>> Begin

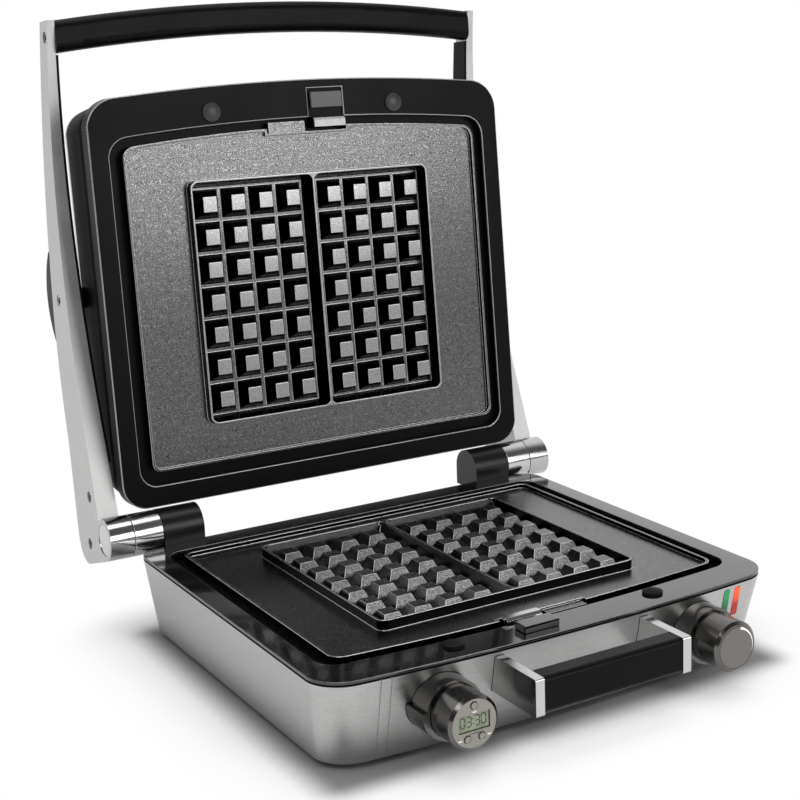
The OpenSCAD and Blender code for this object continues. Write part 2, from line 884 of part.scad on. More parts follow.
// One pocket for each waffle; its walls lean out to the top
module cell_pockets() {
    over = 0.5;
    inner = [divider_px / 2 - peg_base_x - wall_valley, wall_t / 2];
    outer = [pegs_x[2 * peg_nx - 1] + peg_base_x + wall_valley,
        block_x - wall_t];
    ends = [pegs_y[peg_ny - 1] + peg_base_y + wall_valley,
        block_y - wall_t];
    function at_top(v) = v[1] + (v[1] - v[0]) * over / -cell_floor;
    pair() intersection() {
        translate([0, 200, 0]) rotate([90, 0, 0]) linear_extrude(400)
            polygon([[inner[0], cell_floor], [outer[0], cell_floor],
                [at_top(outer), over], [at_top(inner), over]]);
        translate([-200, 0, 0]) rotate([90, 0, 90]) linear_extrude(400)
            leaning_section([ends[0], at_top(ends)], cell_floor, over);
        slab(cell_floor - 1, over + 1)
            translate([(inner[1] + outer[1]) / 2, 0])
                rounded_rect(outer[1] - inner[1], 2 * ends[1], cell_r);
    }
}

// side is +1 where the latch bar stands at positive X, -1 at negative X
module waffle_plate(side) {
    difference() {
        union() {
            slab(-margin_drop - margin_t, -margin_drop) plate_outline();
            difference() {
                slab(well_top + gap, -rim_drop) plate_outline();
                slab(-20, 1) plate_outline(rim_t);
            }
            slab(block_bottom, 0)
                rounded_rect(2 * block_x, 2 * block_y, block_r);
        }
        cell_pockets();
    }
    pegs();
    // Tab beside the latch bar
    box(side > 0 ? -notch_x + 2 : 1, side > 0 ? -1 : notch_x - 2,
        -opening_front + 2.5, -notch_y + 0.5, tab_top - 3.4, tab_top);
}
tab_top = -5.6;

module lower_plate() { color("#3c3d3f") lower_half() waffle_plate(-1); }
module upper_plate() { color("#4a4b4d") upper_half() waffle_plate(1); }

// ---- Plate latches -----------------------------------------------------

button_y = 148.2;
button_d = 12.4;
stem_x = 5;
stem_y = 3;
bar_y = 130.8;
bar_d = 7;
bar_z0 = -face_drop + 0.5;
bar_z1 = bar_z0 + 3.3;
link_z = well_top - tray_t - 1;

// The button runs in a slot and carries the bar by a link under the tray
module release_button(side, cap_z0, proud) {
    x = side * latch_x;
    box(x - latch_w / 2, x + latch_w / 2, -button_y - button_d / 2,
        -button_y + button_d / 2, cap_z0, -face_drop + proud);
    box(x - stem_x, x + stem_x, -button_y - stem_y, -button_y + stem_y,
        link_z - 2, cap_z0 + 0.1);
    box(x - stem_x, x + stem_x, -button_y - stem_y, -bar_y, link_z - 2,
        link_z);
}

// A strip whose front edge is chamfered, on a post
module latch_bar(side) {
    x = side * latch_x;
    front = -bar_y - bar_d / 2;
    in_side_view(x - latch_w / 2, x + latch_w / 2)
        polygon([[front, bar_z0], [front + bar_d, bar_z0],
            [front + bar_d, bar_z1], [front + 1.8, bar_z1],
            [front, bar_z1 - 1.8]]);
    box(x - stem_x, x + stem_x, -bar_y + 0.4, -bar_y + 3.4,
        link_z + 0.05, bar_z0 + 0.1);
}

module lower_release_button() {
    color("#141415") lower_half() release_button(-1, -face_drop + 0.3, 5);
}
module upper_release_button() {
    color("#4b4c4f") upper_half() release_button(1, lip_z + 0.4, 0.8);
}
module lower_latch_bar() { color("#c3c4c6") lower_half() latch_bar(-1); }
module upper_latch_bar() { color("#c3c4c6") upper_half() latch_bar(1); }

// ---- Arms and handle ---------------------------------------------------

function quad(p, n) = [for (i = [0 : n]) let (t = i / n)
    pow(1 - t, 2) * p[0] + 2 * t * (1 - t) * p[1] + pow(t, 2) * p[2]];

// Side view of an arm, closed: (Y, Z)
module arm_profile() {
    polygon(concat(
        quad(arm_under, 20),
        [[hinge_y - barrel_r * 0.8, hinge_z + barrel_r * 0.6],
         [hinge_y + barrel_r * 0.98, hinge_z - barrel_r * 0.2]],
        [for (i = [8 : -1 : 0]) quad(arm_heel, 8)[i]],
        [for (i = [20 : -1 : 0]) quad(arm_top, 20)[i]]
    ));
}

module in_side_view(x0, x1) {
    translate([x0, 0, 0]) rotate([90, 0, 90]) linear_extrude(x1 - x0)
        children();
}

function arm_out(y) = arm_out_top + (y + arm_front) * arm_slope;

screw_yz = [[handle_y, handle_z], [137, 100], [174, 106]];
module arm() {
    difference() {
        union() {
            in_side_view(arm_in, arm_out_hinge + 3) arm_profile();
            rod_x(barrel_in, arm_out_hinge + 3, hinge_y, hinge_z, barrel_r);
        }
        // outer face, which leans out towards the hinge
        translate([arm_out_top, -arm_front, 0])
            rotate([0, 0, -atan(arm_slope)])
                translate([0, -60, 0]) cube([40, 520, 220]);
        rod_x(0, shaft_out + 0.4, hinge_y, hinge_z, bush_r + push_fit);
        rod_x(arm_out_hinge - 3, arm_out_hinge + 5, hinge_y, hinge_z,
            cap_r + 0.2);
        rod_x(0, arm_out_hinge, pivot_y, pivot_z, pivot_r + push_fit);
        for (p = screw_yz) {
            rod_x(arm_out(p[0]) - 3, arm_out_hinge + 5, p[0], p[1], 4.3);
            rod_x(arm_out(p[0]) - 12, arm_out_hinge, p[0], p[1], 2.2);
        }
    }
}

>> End

- Written problem -
Reproduce the data, keeping every line exactly the same.

- Solution for this exercise -
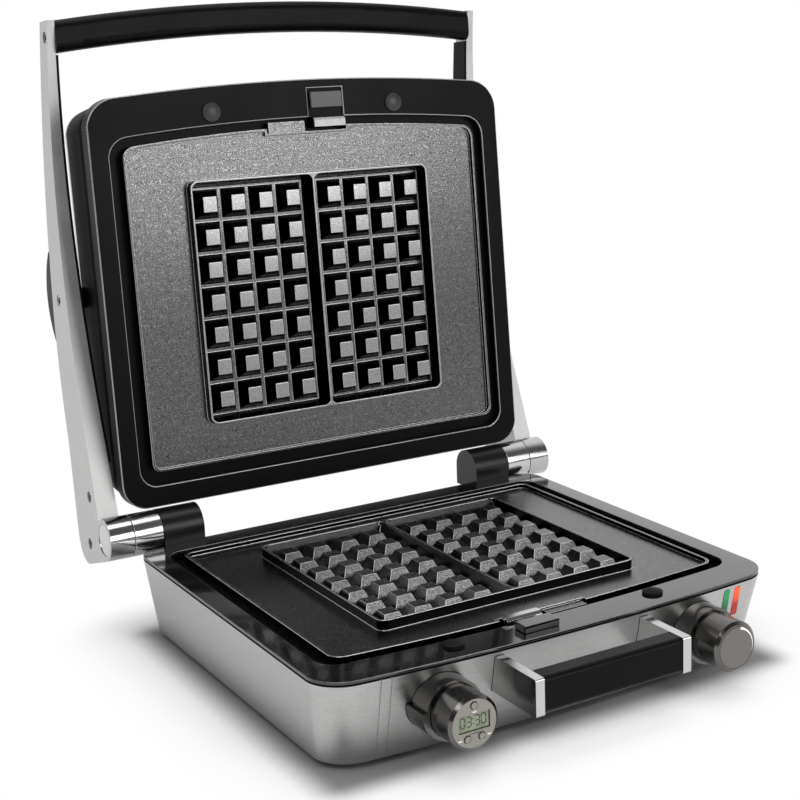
The OpenSCAD and Blender code for this object continues. Write part 2, from line 884 of part.scad on. More parts follow.
// One pocket for each waffle; its walls lean out to the top
module cell_pockets() {
    over = 0.5;
    inner = [divider_px / 2 - peg_base_x - wall_valley, wall_t / 2];
    outer = [pegs_x[2 * peg_nx - 1] + peg_base_x + wall_valley,
        block_x - wall_t];
    ends = [pegs_y[peg_ny - 1] + peg_base_y + wall_valley,
        block_y - wall_t];
    function at_top(v) = v[1] + (v[1] - v[0]) * over / -cell_floor;
    pair() intersection() {
        translate([0, 200, 0]) rotate([90, 0, 0]) linear_extrude(400)
            polygon([[inner[0], cell_floor], [outer[0], cell_floor],
                [at_top(outer), over], [at_top(inner), over]]);
        translate([-200, 0, 0]) rotate([90, 0, 90]) linear_extrude(400)
            leaning_section([ends[0], at_top(ends)], cell_floor, over);
        slab(cell_floor - 1, over + 1)
            translate([(inner[1] + outer[1]) / 2, 0])
                rounded_rect(outer[1] - inner[1], 2 * ends[1], cell_r);
    }
}

// side is +1 where the latch bar stands at positive X, -1 at negative X
module waffle_plate(side) {
    difference() {
        union() {
            slab(-margin_drop - margin_t, -margin_drop) plate_outline();
            difference() {
                slab(well_top + gap, -rim_drop) plate_outline();
                slab(-20, 1) plate_outline(rim_t);
            }
            slab(block_bottom, 0)
                rounded_rect(2 * block_x, 2 * block_y, block_r);
        }
        cell_pockets();
    }
    pegs();
    // Tab beside the latch bar
    box(side > 0 ? -notch_x + 2 : 1, side > 0 ? -1 : notch_x - 2,
        -opening_front + 2.5, -notch_y + 0.5, tab_top - 3.4, tab_top);
}
tab_top = -5.6;

module lower_plate() { color("#3c3d3f") lower_half() waffle_plate(-1); }
module upper_plate() { color("#4a4b4d") upper_half() waffle_plate(1); }

// ---- Plate latches -----------------------------------------------------

button_y = 148.2;
button_d = 12.4;
stem_x = 5;
stem_y = 3;
bar_y = 130.8;
bar_d = 7;
bar_z0 = -face_drop + 0.5;
bar_z1 = bar_z0 + 3.3;
link_z = well_top - tray_t - 1;

// The button runs in a slot and carries the bar by a link under the tray
module release_button(side, cap_z0, proud) {
    x = side * latch_x;
    box(x - latch_w / 2, x + latch_w / 2, -button_y - button_d / 2,
        -button_y + button_d / 2, cap_z0, -face_drop + proud);
    box(x - stem_x, x + stem_x, -button_y - stem_y, -button_y + stem_y,
        link_z - 2, cap_z0 + 0.1);
    box(x - stem_x, x + stem_x, -button_y - stem_y, -bar_y, link_z - 2,
        link_z);
}

// A strip whose front edge is chamfered, on a post
module latch_bar(side) {
    x = side * latch_x;
    front = -bar_y - bar_d / 2;
    in_side_view(x - latch_w / 2, x + latch_w / 2)
        polygon([[front, bar_z0], [front + bar_d, bar_z0],
            [front + bar_d, bar_z1], [front + 1.8, bar_z1],
            [front, bar_z1 - 1.8]]);
    box(x - stem_x, x + stem_x, -bar_y + 0.4, -bar_y + 3.4,
        link_z + 0.05, bar_z0 + 0.1);
}

module lower_release_button() {
    color("#141415") lower_half() release_button(-1, -face_drop + 0.3, 5);
}
module upper_release_button() {
    color("#4b4c4f") upper_half() release_button(1, lip_z + 0.4, 0.8);
}
module lower_latch_bar() { color("#c3c4c6") lower_half() latch_bar(-1); }
module upper_latch_bar() { color("#c3c4c6") upper_half() latch_bar(1); }

// ---- Arms and handle ---------------------------------------------------

function quad(p, n) = [for (i = [0 : n]) let (t = i / n)
    pow(1 - t, 2) * p[0] + 2 * t * (1 - t) * p[1] + pow(t, 2) * p[2]];

// Side view of an arm, closed: (Y, Z)
module arm_profile() {
    polygon(concat(
        quad(arm_under, 20),
        [[hinge_y - barrel_r * 0.8, hinge_z + barrel_r * 0.6],
         [hinge_y + barrel_r * 0.98, hinge_z - barrel_r * 0.2]],
        [for (i = [8 : -1 : 0]) quad(arm_heel, 8)[i]],
        [for (i = [20 : -1 : 0]) quad(arm_top, 20)[i]]
    ));
}

module in_side_view(x0, x1) {
    translate([x0, 0, 0]) rotate([90, 0, 90]) linear_extrude(x1 - x0)
        children();
}

function arm_out(y) = arm_out_top + (y + arm_front) * arm_slope;

screw_yz = [[handle_y, handle_z], [137, 100], [174, 106]];
module arm() {
    difference() {
        union() {
            in_side_view(arm_in, arm_out_hinge + 3) arm_profile();
            rod_x(barrel_in, arm_out_hinge + 3, hinge_y, hinge_z, barrel_r);
        }
        // outer face, which leans out towards the hinge
        translate([arm_out_top, -arm_front, 0])
            rotate([0, 0, -atan(arm_slope)])
                translate([0, -60, 0]) cube([40, 520, 220]);
        rod_x(0, shaft_out + 0.4, hinge_y, hinge_z, bush_r + push_fit);
        rod_x(arm_out_hinge - 3, arm_out_hinge + 5, hinge_y, hinge_z,
            cap_r + 0.2);
        rod_x(0, arm_out_hinge, pivot_y, pivot_z, pivot_r + push_fit);
        for (p = screw_yz) {
            rod_x(arm_out(p[0]) - 3, arm_out_hinge + 5, p[0], p[1], 4.3);
            rod_x(arm_out(p[0]) - 12, arm_out_hinge, p[0], p[1], 2.2);
        }
    }
}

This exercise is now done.